Por mais e mais e mais e mais e mais. Quando você luta muito por demanda, você esfarela, mano. A luta é por direitos, mano.
Pra mim a luta é por direitos e ela tem que continuar por direitos até o fim. Até que um dia os trabalhadores se emancipem, mano. Entendeu?
'Nóis' construiu o mundo, mano. 'Nóis' construiu as roupas chiques que eles vestem. As comidas gostosas que eles comem é 'nóis' que faz, é 'nóis' que cozinha.
A Torre Eiffel foi 'nóis' que levantou, o foguete que foi pra lua foi 'nóis' que mandou. As reportagens que ganha prêmio Pulitizer, foi um trabalhador jornalista que fez. Morô?

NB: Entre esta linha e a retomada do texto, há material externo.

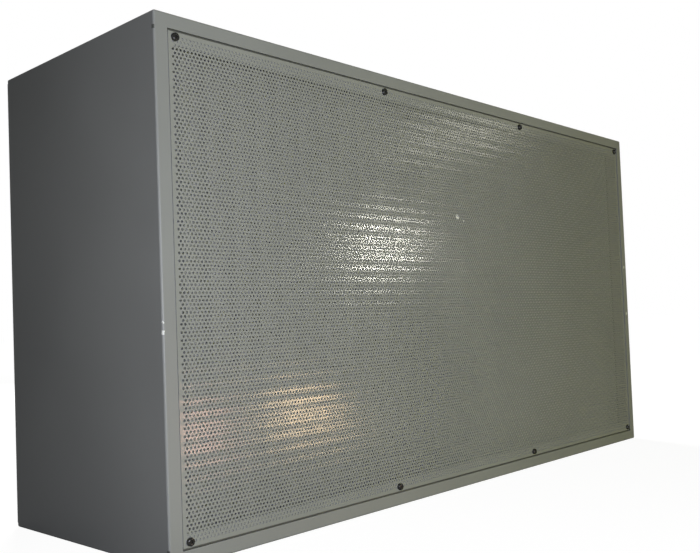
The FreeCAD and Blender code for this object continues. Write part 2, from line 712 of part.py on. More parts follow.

Os prêmios Nobel, tudo isso é fruto dos trabalhador, mano, não é fruto de patrão, mano. Então, por que que esses jornais acabaram me ouvindo? Porque é isso, mano, porque eram jornalistas que queriam dar voz para um trabalhador, mano.

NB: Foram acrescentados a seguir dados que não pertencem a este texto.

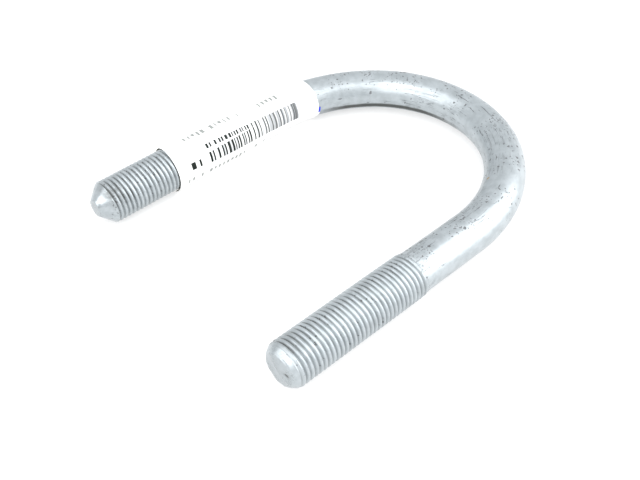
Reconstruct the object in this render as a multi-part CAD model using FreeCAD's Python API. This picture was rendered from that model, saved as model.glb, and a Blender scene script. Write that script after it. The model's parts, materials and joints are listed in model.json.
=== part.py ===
import FreeCAD, Part
import math
import os

# U-bolt with two threaded legs and a wrapped paper label. All sizes in millimetres.
# The bar's centre line lies in the plane Z = 0: the legs run along -Y, the bow closes the
# +Y side, and the origin is half way between the legs where the bow begins.

# bar
thread_diameter = 14.0
thread_pitch = 1.5
thread_length = 50.0
shank_diameter = 13.1
leg_spacing = 85.6
leg_length = 73.0
bow_height = 46.1
bow_blend_angle = 45.0

# thread form after hot-dip coating
thread_depth = 0.72
crest_width = 0.34
root_width = 0.30
runout_length = 1.6

# coned leg tips: the bare leg's is blunt, the labelled leg's runs to a small flat
bare_cone_width = 1.85
bare_cone_length = 2.85
labelled_cone_width = 4.15
labelled_cone_length = 4.3

# paper label wound round one leg
paper_thickness = 0.15
lap_gap = 0.03
label_clearance = 0.02
label_length = 58.0
label_height = 55.0
label_from_tip = 26.9
label_inner_edge_angle = 0.0

# derived sizes
crest_radius = thread_diameter / 2.0
shank_radius = shank_diameter / 2.0
half_spacing = leg_spacing / 2.0
label_radius = max(crest_radius, shank_radius) + label_clearance
label_turn = math.degrees(label_height / (label_radius + paper_thickness))
label_growth = (paper_thickness + lap_gap) / 360.0

X_AXIS = FreeCAD.Vector(1, 0, 0)
Y_AXIS = FreeCAD.Vector(0, 1, 0)
Z_AXIS = FreeCAD.Vector(0, 0, 1)


def turned_leg(cone_width, cone_length):
    """One leg before threading, standing on Z with its tip up."""
    thread_start = leg_length - thread_length
    flat_radius = crest_radius - cone_width
    outline = [
        FreeCAD.Vector(0, 0, 0),
        FreeCAD.Vector(shank_radius, 0, 0),
        FreeCAD.Vector(shank_radius, 0, thread_start),
        FreeCAD.Vector(crest_radius, 0, thread_start + runout_length),
        FreeCAD.Vector(crest_radius, 0, leg_length - cone_length),
        FreeCAD.Vector(flat_radius, 0, leg_length),
        FreeCAD.Vector(0, 0, leg_length),
        FreeCAD.Vector(0, 0, 0),
    ]
    face = Part.Face(Part.makePolygon(outline))
    return face.revolve(FreeCAD.Vector(0, 0, 0), Z_AXIS, 360)


def thread_groove():
    """The helical groove of one leg, from the run-out to past the tip."""
    groove_start = leg_length - thread_length + thread_pitch / 2.0
    groove_height = thread_length + thread_pitch
    root_radius = crest_radius - thread_depth
    over = 0.3
    flank = (thread_pitch - crest_width - root_width) / 2.0
    mouth = root_width / 2.0 + flank * (thread_depth + over) / thread_depth
    helix = Part.makeHelix(thread_pitch, groove_height, root_radius)
    profile = Part.makePolygon([
        FreeCAD.Vector(root_radius, 0, -root_width / 2.0),
        FreeCAD.Vector(root_radius, 0, root_width / 2.0),
        FreeCAD.Vector(crest_radius + over, 0, mouth),
        FreeCAD.Vector(crest_radius + over, 0, -mouth),
        FreeCAD.Vector(root_radius, 0, -root_width / 2.0),
    ])
    sweep = Part.BRepOffsetAPI.MakePipeShell(helix)
    sweep.setFrenetMode(True)
    sweep.add(profile)
    sweep.build()
    sweep.makeSolid()
    groove = sweep.shape()
    groove.translate(FreeCAD.Vector(0, 0, groove_start))
    return groove


def threaded_leg(cone_width, cone_length, centre_x):
    """One finished leg, laid along -Y with its root at Y = 0."""
    leg = turned_leg(cone_width, cone_length).cut(thread_groove())
    leg.rotate(FreeCAD.Vector(0, 0, 0), X_AXIS, 90)
    leg.translate(FreeCAD.Vector(centre_x, 0, 0))
    return leg


def bow_radii():
    """Radius of the bow's flanks and of its top, from its width and height."""
    angle = math.radians(bow_blend_angle)
    reach = 1.0 / math.cos(angle) - math.tan(angle)
    flank = (bow_height - half_spacing * reach) / (1.0 - reach)
    top = flank - (flank - half_spacing) / math.cos(angle)
    return flank, top


def bent_length(start_x, start_y, centre_x, centre_y, direction, degrees):
    """A bar length bent about a vertical axis, from a cross-section across the bar."""
    start = FreeCAD.Vector(start_x, start_y, 0)
    ring = Part.makeCircle(shank_radius, start, direction)
    centre = FreeCAD.Vector(centre_x, centre_y, 0)
    return Part.Face(Part.Wire(ring)).revolve(centre, Z_AXIS, degrees)


def bow():
    """The bent part between the legs, as two flanks and a tighter top."""
    flank, top = bow_radii()
    angle = math.radians(bow_blend_angle)
    top_y = (flank - half_spacing) * math.tan(angle)
    joint_x = top * math.cos(angle)
    joint_y = top_y + top * math.sin(angle)
    along = FreeCAD.Vector(-math.sin(angle), math.cos(angle), 0)
    right = bent_length(half_spacing, 0, half_spacing - flank, 0, Y_AXIS, bow_blend_angle)
    crown = bent_length(joint_x, joint_y, 0, top_y, along, 180.0 - 2.0 * bow_blend_angle)
    left = bent_length(-half_spacing, 0, flank - half_spacing, 0, Y_AXIS, -bow_blend_angle)
    return [right, crown, left]


def u_bolt():
    """The whole bent bar."""
    bare = threaded_leg(bare_cone_width, bare_cone_length, half_spacing)
    labelled = threaded_leg(labelled_cone_width, labelled_cone_length, -half_spacing)
    return bare.fuse(bow() + [labelled])


def spiral_point(turn, offset):
    """A point of the wound paper's section, about the labelled leg's axis."""
    radius = label_radius + label_growth * turn + offset
    angle = math.radians(label_inner_edge_angle - turn)
    x = -half_spacing + radius * math.cos(angle)
    return FreeCAD.Vector(x, 0, radius * math.sin(angle))


def label_section():
    """The wound paper's section, a spiral of a little over one turn."""
    steps = int(label_turn / 10.0)
    turns = [label_turn * i / steps for i in range(steps + 1)]
    inner = Part.BSplineCurve()
    inner.interpolate([spiral_point(t, 0.0) for t in turns])
    outer = Part.BSplineCurve()
    outer.interpolate([spiral_point(t, paper_thickness) for t in turns])
    start = Part.makeLine(spiral_point(0.0, 0.0), spiral_point(0.0, paper_thickness))
    end = Part.makeLine(spiral_point(label_turn, paper_thickness), spiral_point(label_turn, 0.0))
    edges = [inner.toShape(), end, outer.toShape(), start]
    return Part.Face(Part.Wire(Part.__sortEdges__(edges)))


def paper_label():
    """The label: wound straight along the leg, and round into the bow where it is longer."""
    room = leg_length - label_from_tip
    straight = min(label_length, room)
    section = label_section()
    section.translate(FreeCAD.Vector(0, straight - room, 0))
    leg_part = section.extrude(FreeCAD.Vector(0, -straight, 0))
    if straight == label_length:
        return leg_part
    flank, top = bow_radii()
    bent_angle = math.degrees((label_length - straight) / flank)
    centre = FreeCAD.Vector(flank - half_spacing, 0, 0)
    return leg_part.fuse(section.revolve(centre, Z_AXIS, -bent_angle))


def single_solid(shape):
    """The one solid a finished piece must be."""
    solids = shape.Solids
    if len(solids) != 1:
        raise RuntimeError("expected one solid, got %d" % len(solids))
    return solids[0]


def main():
    """Build both pieces and write one STEP file each."""
    os.makedirs("parts", exist_ok=True)
    pieces = {"u_bolt": u_bolt(), "paper_label": paper_label()}
    for name, shape in pieces.items():
        solid = single_solid(shape)
        solid.exportStep("parts/" + name + ".step")
        print(name, round(solid.Volume, 1), "mm3, valid:", solid.isValid())


main()
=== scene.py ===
"""Looks for a zinc-coated U-bolt with a paper label wound round one leg.

Every length is in metres unless a name says otherwise. The legs run along -Y, the bow closes the
+Y side and the bar's centre line lies in Z = 0.
"""
import json
import logging
import math
from collections.abc import Callable, Iterable, Mapping
from dataclasses import dataclass, field
from enum import Enum
from typing import Any

import bpy
from bpy.types import ID, Material, Mesh, Node, NodeTree, Object
from bpy.types import NodeSocket as Socket
from mathutils import Matrix, Vector


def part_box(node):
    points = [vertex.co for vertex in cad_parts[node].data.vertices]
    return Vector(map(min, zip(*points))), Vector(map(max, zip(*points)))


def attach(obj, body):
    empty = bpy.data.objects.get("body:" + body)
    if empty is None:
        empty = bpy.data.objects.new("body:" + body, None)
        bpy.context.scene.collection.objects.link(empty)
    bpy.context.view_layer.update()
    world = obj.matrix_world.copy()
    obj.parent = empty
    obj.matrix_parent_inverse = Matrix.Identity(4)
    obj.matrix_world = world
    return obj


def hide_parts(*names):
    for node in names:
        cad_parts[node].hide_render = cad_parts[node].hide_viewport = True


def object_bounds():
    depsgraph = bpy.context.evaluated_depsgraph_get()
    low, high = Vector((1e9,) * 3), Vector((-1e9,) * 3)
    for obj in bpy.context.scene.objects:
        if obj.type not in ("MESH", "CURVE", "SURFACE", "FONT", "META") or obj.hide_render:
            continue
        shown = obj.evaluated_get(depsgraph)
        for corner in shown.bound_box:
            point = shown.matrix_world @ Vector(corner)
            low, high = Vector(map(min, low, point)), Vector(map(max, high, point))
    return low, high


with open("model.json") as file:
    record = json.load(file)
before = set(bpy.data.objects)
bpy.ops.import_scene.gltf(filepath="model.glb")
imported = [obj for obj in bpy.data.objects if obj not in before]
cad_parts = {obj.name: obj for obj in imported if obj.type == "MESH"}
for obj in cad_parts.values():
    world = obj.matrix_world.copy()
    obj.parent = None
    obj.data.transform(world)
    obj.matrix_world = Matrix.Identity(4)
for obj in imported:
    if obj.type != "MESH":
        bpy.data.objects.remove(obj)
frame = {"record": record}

CAD_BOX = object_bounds()

MM = 0.001
BODY = "root"
BAR_NODE = "u_bolt"
LABEL_NODE = "paper_label"
BAR_COORDS = "bar_coords"
GROOVE = "groove"
SHEET_CHART = "sheet"
LABEL_GAP = 0.03 * MM
UP = (0.0, 0.0, 1.0)

Colour = tuple[float, float, float, float]
Span = tuple[float, float]

log = logging.getLogger("u_bolt")


class Slot(Enum):
    """Material slots named in the record; the pieces' finishes are built here without reading them."""

    ZINC = "zinc_coated_steel"
    PAPER = "label_paper"


def maths(operation: str, reflected: bool = False) -> Callable[..., "Scalar"]:
    """Make a method of Scalar from a Math node's operation.

    Args:
        operation: The operation.
        reflected: Whether the scalar comes last instead of first.

    Returns:
        The method, which takes the node's other inputs as numbers or scalars.
    """

    def method(self: "Scalar", *others: Any) -> "Scalar":
        """Add the node and wrap its result."""
        values = (*others, self) if reflected else (self, *others)
        made = self.graph.node("ShaderNodeMath", {"operation": operation}, dict(enumerate(values)))
        return Scalar(self.graph, made.outputs[0])

    return method


@dataclass(frozen=True, eq=False)
class Scalar:
    """A number in a node tree that Python's own operators can work on."""

    graph: "Graph"
    socket: Socket

    __add__, __radd__ = maths("ADD"), maths("ADD", True)
    __sub__, __rsub__ = maths("SUBTRACT"), maths("SUBTRACT", True)
    __mul__, __rmul__ = maths("MULTIPLY"), maths("MULTIPLY", True)
    __truediv__, __mod__ = maths("DIVIDE"), maths("FLOORED_MODULO")
    __pow__, __abs__ = maths("POWER"), maths("ABSOLUTE")
    __gt__, __lt__ = maths("GREATER_THAN"), maths("LESS_THAN")
    cos, exp, floor = maths("COSINE"), maths("EXPONENT"), maths("FLOOR")
    low, high, soft_low = maths("MINIMUM"), maths("MAXIMUM"), maths("SMOOTH_MIN")
    angle_from = maths("ARCTAN2")

    def step(self, start: Any, end: Any) -> "Scalar":
        """Climb smoothly from 0 to 1.

        Args:
            start: Where the climb starts.
            end: Where it ends.

        Returns:
            0 up to the start, 1 from the end on.
        """
        settings = {"interpolation_type": "SMOOTHSTEP"}
        sockets = {"Value": self, "From Min": start, "From Max": end}
        made = self.graph.node("ShaderNodeMapRange", settings, sockets)
        return Scalar(self.graph, made.outputs[0])

    def band(self, start: float, end: float, edge: float) -> "Scalar":
        """1 between start and end, with soft edges of the given width."""
        return self.step(start - edge, start + edge) * (1.0 - self.step(end - edge, end + edge))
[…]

Trabalhadores querendo dar voz para outro trabalhador, mano. Aí você é um trabalhador na Folha, na Globo, no Estadão, querendo dar voz para um trabalhador, e seu patrão fala assim: 'opa! Quem manda sou eu!
'. Entendeu? Então, posso tá falando besteira porque eu não sou jornalista, mas eu acho que tem muitos jornalistas que quer fazer um monte de pauta, quer fazer um monte de reportagem e não consegue.
O cara propõe, a coisa não passa, e aí o cara vai se adaptando aquilo, chega uma hora que o cara entende como é que o sistema funciona. e fica propondo as coisas que passa. E aí as vezes ele tenta dar uma.
. . vou fazer aqui,  fazer uma manobra aqui para tentar alguma coisa que eu quero e passar dentro dessa ideia e eu  entendo porque que essa estrutura é assim, entendeu mano?
Que que eu tenho para dar para Folha, mano? O iFood tem 300 mil para fazer um comercial. Eu tenho o quê para dar para Folha, mano?
Um capital social desse tamanho? Essa reportagem, isso aqui tem que passar por um editorial ainda? Não?
Isso aqui já é certeza que vai? Da hora essa forma. Não tem forma nenhuma disso aqui ser barrado?
De chegar uma ordem de cima e falar assim: 'ó mano, barra isso aí'?